◆ Work to be completed: Output, word for word, every line from the start of the listing down to and including the line that contains "side_overhang = 19.0"; include nothing else.

◆ Raw data:

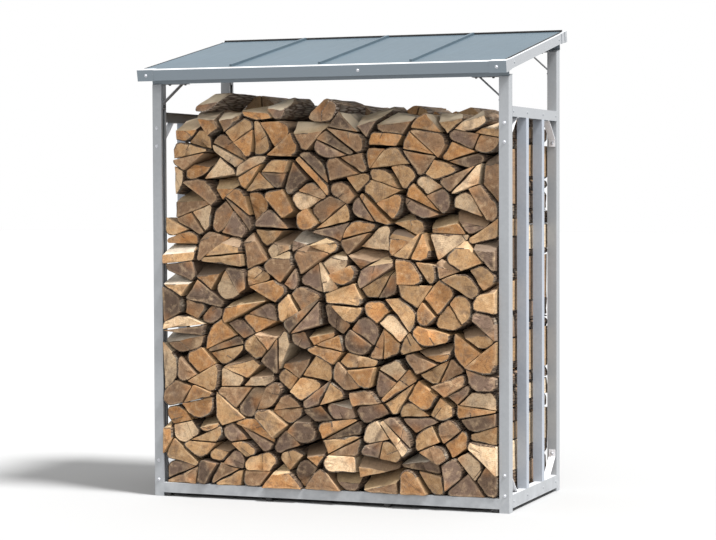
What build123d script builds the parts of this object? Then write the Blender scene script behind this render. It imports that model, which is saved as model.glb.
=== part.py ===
from build123d import *

import math
import os
import random

# Log store: a folded-steel frame with a mono-pitch roof, stacked with split firewood.
# Millimetres, +Z up, front faces -Y. The origin is on the ground under the middle of the roof.

# ---------------------------------------------------------------- overall sizes
store_width = 1680.0  # across the outer faces of the posts
store_depth = 790.0  # front face of the front posts to rear face of the rear posts
front_height = 1919.0  # ground to the top front edge of the roof
roof_slope = 11.3  # degrees, rising to the rear
front_overhang = 109.0
rear_overhang = 50.0
side_overhang = 19.0

# ---------------------------------------------------------------- folded sections
sheet = 1.5
bend_radius = 3.0
post_width = 45.0  # along X
post_depth = 50.0  # along Y
post_lip = 14.0
slat_width = 42.0
slat_depth = 38.0
slat_lip = 11.0
slats_per_side = 2
beam_depth = 35.0  # how far the bottom beams and side rails reach inwards
fit_gap = 0.3  # between a piece and the channel that it slides into

# ---------------------------------------------------------------- heights
ground_gap = 17.0  # clear height under the bottom beams
bottom_beam_height = 45.0
side_beam_height = 58.0
joist_height = 23.0
joist_width = 40.0
joist_positions = (-280.0, 280.0)
floor_bar_width = 40.0
floor_bar_positions = (265.0, 480.0)  # from the front face of the front posts
side_rail_height = 45.0
side_rail_drop = 181.0  # top of the side rails below the top front edge of the roof
top_beam_height = 31.0

# ---------------------------------------------------------------- roof
roof_frame_height = 47.0
fascia_depth = 78.0
roof_side_depth = 30.0
roof_tongue = 40.0  # length of each side beam and rafter inside the fascia channels
rafter_width = 30.0
panel_count = 4
panel_sheet = 1.2
panel_front_margin = 45.0
panel_rear_margin = 30.0
panel_side_margin = 16.0
seam_height = 10.0
seam_cap_width = 12.0
seal_depth = 12.0  # rubber strip behind the panels
seal_height = 9.0
corner_cap_length = 75.0  # sleeve over each end of a fascia

# ---------------------------------------------------------------- braces and feet
brace_sheet = 3.0
brace_width = 30.0
brace_run = 93.0  # along the beam, from the post to the bend
brace_drop = 84.0  # along the post, from the beam to the bend
brace_foot = 32.0
knee_clearance = 12.0  # between a knee brace and the firewood
foot_length = 40.0
foot_width = 28.0
foot_inset = 4.0
foot_chamfer = 4.0

# ---------------------------------------------------------------- firewood: the stack
firewood_seed = 8
wall_gap = 4.0  # between the firewood and the faces of the posts
piece_gap = 0.6  # between neighbouring pieces of firewood
stack_drop = 147.0  # top of the stack below the top front edge of the roof
over_stack = 40.0  # clear height between the firewood and the top beams
swell_height = 46.0  # the stack is higher towards one side
swell_place = -0.62  # of half the width of the store
swell_width = 0.22
tier_height = 1150.0  # the lower stack stands further out than the upper one
lower_tier_front = -17.0  # front ends, from the front face of the front posts
upper_tier_front = 26.0
upper_tier_inset = 41.0  # bare strip beside the front left post in the upper stack
rear_tier_back = -15.0  # rear ends, from the rear face of the rear posts
end_scatter = 22.0  # of the ends that show
row_gap = 24.0  # between the two rows of firewood, end to end
inner_scatter = 8.0  # of the ends that meet in the middle
course_count = 6

# ---------------------------------------------------------------- firewood: the pieces
round_width = 222.0  # spacing of the rounds before they are split
round_height = 162.0
round_reach = 900.0  # distance within which rounds can border on each other
rear_round_scale = 1.1
round_jitter = 0.32  # of the spacing
split_areas = (13600.0, 21500.0)  # an end larger than a size in this range is split
smallest_piece = 3300.0  # area of its end
split_tries = 10
split_lean = 62.0  # degrees from level, because flat pieces lie better
split_offset = 14.0  # how far a split may miss the middle of a piece
split_roundness = 0.6  # of both parts, where a line can be found
least_roundness = 0.3  # under which a splinter is left out
shortest_side = 6.0
shortest_piece = 60.0  # height of a small piece
quarter_share = 0.75  # of the pieces with two split sides; the others have one
quarter_side = 45.0  # shortest of two split sides
quarter_angle = 118.0  # widest angle between them
slack = (0.03, 0.11)  # how much smaller a piece is than the place it was split from
sway = 10.0  # sideways, of the point that it is made smaller about
settling = 0.09  # of its height that the stack loses as its pieces come to rest
bark_cut = 0.4  # of the shorter side at a corner of the bark
shoulder_share = 0.3  # of a single bark side, taken off at each of its ends
shoulder_depth = 0.14
ledge_drops = (26.0, 44.0)  # cut off the front of the pieces on the ledge of the lower stack
ledge_angles = (34.0, 48.0)
crown_share = 0.75  # of the top pieces that taper towards the front
crown_drops = (34.0, 92.0)
crown_angles = (15.0, 27.0)
crown_roll = 14.0
largest_drop = 0.55  # of the height of a piece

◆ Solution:
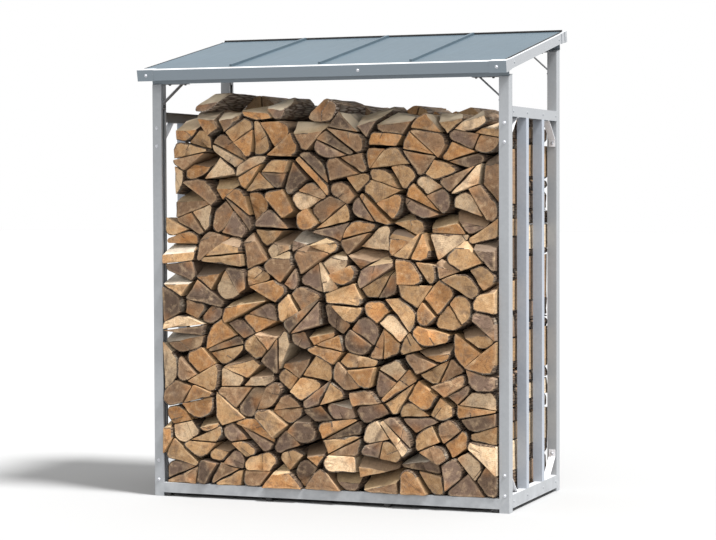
What build123d script builds the parts of this object? Then write the Blender scene script behind this render. It imports that model, which is saved as model.glb.
=== part.py ===
from build123d import *

import math
import os
import random

# Log store: a folded-steel frame with a mono-pitch roof, stacked with split firewood.
# Millimetres, +Z up, front faces -Y. The origin is on the ground under the middle of the roof.

# ---------------------------------------------------------------- overall sizes
store_width = 1680.0  # across the outer faces of the posts
store_depth = 790.0  # front face of the front posts to rear face of the rear posts
front_height = 1919.0  # ground to the top front edge of the roof
roof_slope = 11.3  # degrees, rising to the rear
front_overhang = 109.0
rear_overhang = 50.0
side_overhang = 19.0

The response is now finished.